Print the data exactly as it is given, please.

:: PROVIDED DATA ::

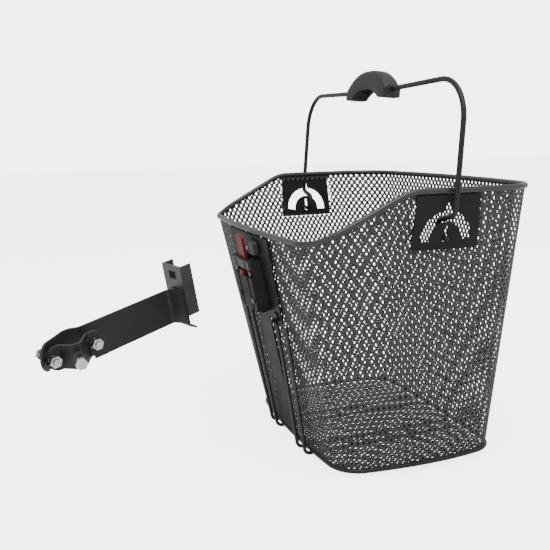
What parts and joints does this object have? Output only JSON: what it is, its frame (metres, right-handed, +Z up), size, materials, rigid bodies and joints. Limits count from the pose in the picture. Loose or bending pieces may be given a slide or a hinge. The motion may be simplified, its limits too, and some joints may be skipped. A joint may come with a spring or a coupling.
{
  "type": "handlebar basket",
  "caption": "Tapered expanded-mesh bicycle basket with a swinging carry handle and a quick-release receiver, shown beside its stem bracket.",
  "frame": {"origin": "centre of the upper face of the basket's mesh base", "axes": "+Z up, +Y forwards (away from the rider), +X to the rider's right"},
  "size_m": [0.3538, 0.4732, 0.4011],
  "materials": {
    "expanded_mesh": "satin black powder coat",
    "wire": "satin black powder coat",
    "sheet_steel": "satin black powder coat",
    "bracket_steel": "satin black powder coat",
    "housing_plastic": "moulded, fine texture",
    "cover_plastic": "moulded, fine texture",
    "lever_plastic": "semi-gloss",
    "grip_plastic": "satin moulded",
    "black_zinc": "black zinc plate",
    "zinc": "bright zinc plate"
  },
  "bodies": {
    "basket": {"backing_plate": "sheet_steel", "back_strap": "sheet_steel", "receiver_housing": "housing_plastic", "receiver_top_band": "cover_plastic", "receiver_screw_1": "black_zinc", "receiver_nut_1": "zinc", "receiver_screw_2": "black_zinc", "receiver_nut_2": "zinc", "receiver_screw_3": "black_zinc", "receiver_nut_3": "zinc", "receiver_screw_4": "black_zinc", "receiver_nut_4": "zinc", "inner_clamp_plate": "sheet_steel", "lever_pin": "zinc", "lever_spring": "zinc", "guide_boss": "cover_plastic", "guide_boss_screw": "zinc", "lower_tab": "sheet_steel", "mesh_wall": "expanded_mesh", "mesh_base": "expanded_mesh", "rim_wire": "wire", "base_frame_wire": "wire", "support_wire_1": "wire", "support_wire_2": "wire", "support_wire_3": "wire", "support_wire_4": "wire", "handle_plate_left": "sheet_steel", "handle_plate_right": "sheet_steel"},
    "handle": {"handle_wire": "wire", "handle_grip": "grip_plastic"},
    "lever": {"release_lever": "lever_plastic"},
    "bracket": {"bracket_channel": "bracket_steel", "bracket_arm": "bracket_steel", "clamp_saddle": "bracket_steel", "clamp_bolt_1": "zinc", "clamp_washer_1": "zinc", "clamp_nut_1": "zinc", "clamp_bolt_2": "zinc", "clamp_washer_2": "zinc", "clamp_nut_2": "zinc", "set_bolt": "zinc", "set_nut": "black_zinc"}
  },
  "joints": [
    {"name": "handle_swing", "type": "hinge", "parent": "basket", "child": "handle", "pos_m": [0, -0.0063, 0.2361], "axis": [1, 0, 0], "range_deg": [-78, 82]},
    {"name": "lever_press", "type": "hinge", "parent": "basket", "child": "lever", "pos_m": [0, -0.13343, 0.15833], "axis": [-1, 0, 0], "range_deg": [0, 4.2], "stiffness_Nm_per_rad": 0.6, "springref_deg": -2.86},
    {"name": "bracket_dock", "type": "hinge", "parent": "basket", "child": "bracket", "pos_m": [0.2, -0.1522, 0.19916], "axis": [0, -0.0785, -0.9969], "range_deg": [0, 21.9]}
  ]
}
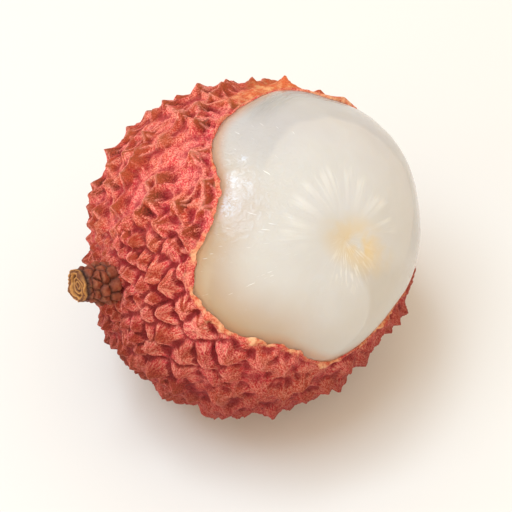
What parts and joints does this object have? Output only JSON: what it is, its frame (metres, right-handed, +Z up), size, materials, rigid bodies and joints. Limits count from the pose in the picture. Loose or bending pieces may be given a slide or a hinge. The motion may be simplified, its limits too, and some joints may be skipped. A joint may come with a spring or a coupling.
{
  "type": "half-peeled lychee",
  "caption": "Lychee fruit with a wide piece of its bumpy rind torn away, its pale flesh bulging out, and a short stub of stalk.",
  "frame": {"origin": "middle of the small flat spot that the fruit rests on, on the table top", "axes": "+Z up from the table; the stalk points to -X, a little to -Y and up; the hole in the rind looks up, to +X and to -Y"},
  "size_m": [0.0364, 0.036, 0.0344],
  "materials": {
    "rind": "matte, leathery, red with brown tips",
    "flesh": "wet and translucent",
    "stalk": "dry and rough"
  },
  "bodies": {
    "root": {"rind": "rind", "flesh": "flesh", "stalk_stub": "stalk"}
  },
  "joints": []
}
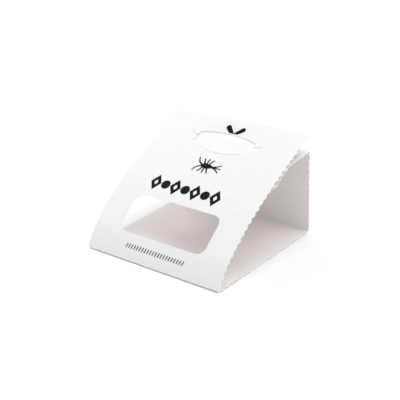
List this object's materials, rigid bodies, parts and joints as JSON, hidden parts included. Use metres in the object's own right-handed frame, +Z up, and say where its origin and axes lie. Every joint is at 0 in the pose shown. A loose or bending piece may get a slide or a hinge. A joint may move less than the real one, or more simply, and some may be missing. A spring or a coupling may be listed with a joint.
{
  "type": "folded card insect glue trap",
  "caption": "folded white card glue trap for crawling insects: wedge-shaped tunnel with open sides, a windowed front panel, a sticky base and a tuck-in locking tongue",
  "frame": {"origin": "centre of the footprint, on the table under the base panel", "axes": "+X across the trap along its creases, +Y from the low front crease to the tall back panel, +Z up"},
  "size_m": [0.0862, 0.0802, 0.0549],
  "materials": {
    "card_outside": "smooth coated white paperboard, satin",
    "card_inside": "uncoated greyish white board, matte",
    "glue": "clear wet-looking adhesive film",
    "ink": "flat black printing ink"
  },
  "bodies": {
    "base": {"base_panel": "card_outside", "glue_layer": "glue", "front_crease": "card_outside", "rear_crease": "card_outside"},
    "front": {"front_panel": "card_outside"},
    "back": {"back_panel": "card_outside", "top_crease": "card_outside"},
    "flap": {"top_flap": "card_outside", "tongue_crease": "card_outside"},
    "tongue": {"lock_tongue": "card_outside"}
  },
  "joints": [
    {"name": "front_fold", "type": "hinge", "parent": "base", "child": "front", "pos_m": [0, -0.03985, 0.00025], "axis": [1, 0, 0], "range_deg": [0, 115]},
    {"name": "rear_fold", "type": "hinge", "parent": "base", "child": "back", "pos_m": [0, 0.03985, 0.00025], "axis": [-1, 0, 0], "range_deg": [0, 90]},
    {"name": "top_fold", "type": "hinge", "parent": "back", "child": "flap", "pos_m": [0, 0.03985, 0.04575], "axis": [-1, 0, 0], "range_deg": [0, 90]},
    {"name": "tongue_fold", "type": "hinge", "parent": "flap", "child": "tongue", "pos_m": [0, 0.03586, 0.04544], "axis": [1, 0, 0], "range_deg": [0, 5]}
  ],
  "couplings": [
    {"joint": "rear_fold", "follows": "front_fold", "ratio": 0.7817},
    {"joint": "top_fold", "follows": "front_fold", "ratio": 0.7817},
    {"joint": "tongue_fold", "follows": "front_fold", "ratio": 0.0426}
  ]
}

:::

» **FINAL ANSWER**:
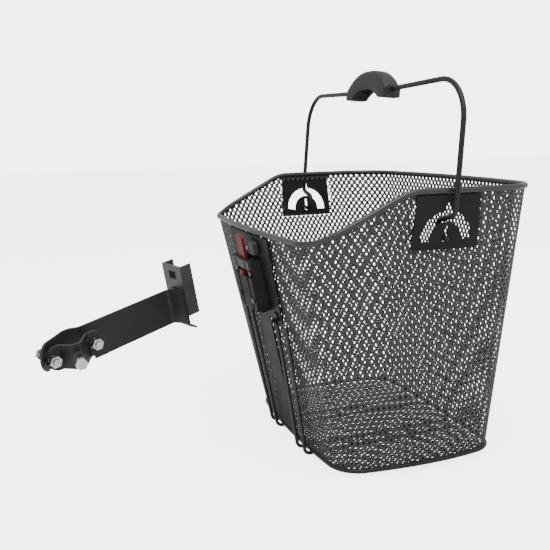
What parts and joints does this object have? Output only JSON: what it is, its frame (metres, right-handed, +Z up), size, materials, rigid bodies and joints. Limits count from the pose in the picture. Loose or bending pieces may be given a slide or a hinge. The motion may be simplified, its limits too, and some joints may be skipped. A joint may come with a spring or a coupling.
{
  "type": "handlebar basket",
  "caption": "Tapered expanded-mesh bicycle basket with a swinging carry handle and a quick-release receiver, shown beside its stem bracket.",
  "frame": {"origin": "centre of the upper face of the basket's mesh base", "axes": "+Z up, +Y forwards (away from the rider), +X to the rider's right"},
  "size_m": [0.3538, 0.4732, 0.4011],
  "materials": {
    "expanded_mesh": "satin black powder coat",
    "wire": "satin black powder coat",
    "sheet_steel": "satin black powder coat",
    "bracket_steel": "satin black powder coat",
    "housing_plastic": "moulded, fine texture",
    "cover_plastic": "moulded, fine texture",
    "lever_plastic": "semi-gloss",
    "grip_plastic": "satin moulded",
    "black_zinc": "black zinc plate",
    "zinc": "bright zinc plate"
  },
  "bodies": {
    "basket": {"backing_plate": "sheet_steel", "back_strap": "sheet_steel", "receiver_housing": "housing_plastic", "receiver_top_band": "cover_plastic", "receiver_screw_1": "black_zinc", "receiver_nut_1": "zinc", "receiver_screw_2": "black_zinc", "receiver_nut_2": "zinc", "receiver_screw_3": "black_zinc", "receiver_nut_3": "zinc", "receiver_screw_4": "black_zinc", "receiver_nut_4": "zinc", "inner_clamp_plate": "sheet_steel", "lever_pin": "zinc", "lever_spring": "zinc", "guide_boss": "cover_plastic", "guide_boss_screw": "zinc", "lower_tab": "sheet_steel", "mesh_wall": "expanded_mesh", "mesh_base": "expanded_mesh", "rim_wire": "wire", "base_frame_wire": "wire", "support_wire_1": "wire", "support_wire_2": "wire", "support_wire_3": "wire", "support_wire_4": "wire", "handle_plate_left": "sheet_steel", "handle_plate_right": "sheet_steel"},
    "handle": {"handle_wire": "wire", "handle_grip": "grip_plastic"},
    "lever": {"release_lever": "lever_plastic"},
    "bracket": {"bracket_channel": "bracket_steel", "bracket_arm": "bracket_steel", "clamp_saddle": "bracket_steel", "clamp_bolt_1": "zinc", "clamp_washer_1": "zinc", "clamp_nut_1": "zinc", "clamp_bolt_2": "zinc", "clamp_washer_2": "zinc", "clamp_nut_2": "zinc", "set_bolt": "zinc", "set_nut": "black_zinc"}
  },
  "joints": [
    {"name": "handle_swing", "type": "hinge", "parent": "basket", "child": "handle", "pos_m": [0, -0.0063, 0.2361], "axis": [1, 0, 0], "range_deg": [-78, 82]},
    {"name": "lever_press", "type": "hinge", "parent": "basket", "child": "lever", "pos_m": [0, -0.13343, 0.15833], "axis": [-1, 0, 0], "range_deg": [0, 4.2], "stiffness_Nm_per_rad": 0.6, "springref_deg": -2.86},
    {"name": "bracket_dock", "type": "hinge", "parent": "basket", "child": "bracket", "pos_m": [0.2, -0.1522, 0.19916], "axis": [0, -0.0785, -0.9969], "range_deg": [0, 21.9]}
  ]
}
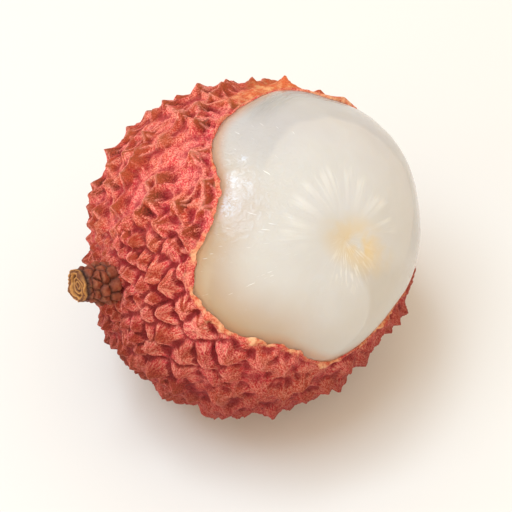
What parts and joints does this object have? Output only JSON: what it is, its frame (metres, right-handed, +Z up), size, materials, rigid bodies and joints. Limits count from the pose in the picture. Loose or bending pieces may be given a slide or a hinge. The motion may be simplified, its limits too, and some joints may be skipped. A joint may come with a spring or a coupling.
{
  "type": "half-peeled lychee",
  "caption": "Lychee fruit with a wide piece of its bumpy rind torn away, its pale flesh bulging out, and a short stub of stalk.",
  "frame": {"origin": "middle of the small flat spot that the fruit rests on, on the table top", "axes": "+Z up from the table; the stalk points to -X, a little to -Y and up; the hole in the rind looks up, to +X and to -Y"},
  "size_m": [0.0364, 0.036, 0.0344],
  "materials": {
    "rind": "matte, leathery, red with brown tips",
    "flesh": "wet and translucent",
    "stalk": "dry and rough"
  },
  "bodies": {
    "root": {"rind": "rind", "flesh": "flesh", "stalk_stub": "stalk"}
  },
  "joints": []
}
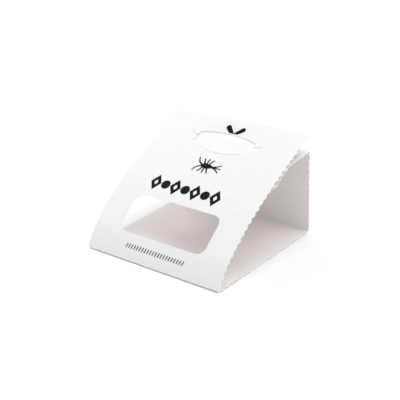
List this object's materials, rigid bodies, parts and joints as JSON, hidden parts included. Use metres in the object's own right-handed frame, +Z up, and say where its origin and axes lie. Every joint is at 0 in the pose shown. A loose or bending piece may get a slide or a hinge. A joint may move less than the real one, or more simply, and some may be missing. A spring or a coupling may be listed with a joint.
{
  "type": "folded card insect glue trap",
  "caption": "folded white card glue trap for crawling insects: wedge-shaped tunnel with open sides, a windowed front panel, a sticky base and a tuck-in locking tongue",
  "frame": {"origin": "centre of the footprint, on the table under the base panel", "axes": "+X across the trap along its creases, +Y from the low front crease to the tall back panel, +Z up"},
  "size_m": [0.0862, 0.0802, 0.0549],
  "materials": {
    "card_outside": "smooth coated white paperboard, satin",
    "card_inside": "uncoated greyish white board, matte",
    "glue": "clear wet-looking adhesive film",
    "ink": "flat black printing ink"
  },
  "bodies": {
    "base": {"base_panel": "card_outside", "glue_layer": "glue", "front_crease": "card_outside", "rear_crease": "card_outside"},
    "front": {"front_panel": "card_outside"},
    "back": {"back_panel": "card_outside", "top_crease": "card_outside"},
    "flap": {"top_flap": "card_outside", "tongue_crease": "card_outside"},
    "tongue": {"lock_tongue": "card_outside"}
  },
  "joints": [
    {"name": "front_fold", "type": "hinge", "parent": "base", "child": "front", "pos_m": [0, -0.03985, 0.00025], "axis": [1, 0, 0], "range_deg": [0, 115]},
    {"name": "rear_fold", "type": "hinge", "parent": "base", "child": "back", "pos_m": [0, 0.03985, 0.00025], "axis": [-1, 0, 0], "range_deg": [0, 90]},
    {"name": "top_fold", "type": "hinge", "parent": "back", "child": "flap", "pos_m": [0, 0.03985, 0.04575], "axis": [-1, 0, 0], "range_deg": [0, 90]},
    {"name": "tongue_fold", "type": "hinge", "parent": "flap", "child": "tongue", "pos_m": [0, 0.03586, 0.04544], "axis": [1, 0, 0], "range_deg": [0, 5]}
  ],
  "couplings": [
    {"joint": "rear_fold", "follows": "front_fold", "ratio": 0.7817},
    {"joint": "top_fold", "follows": "front_fold", "ratio": 0.7817},
    {"joint": "tongue_fold", "follows": "front_fold", "ratio": 0.0426}
  ]
}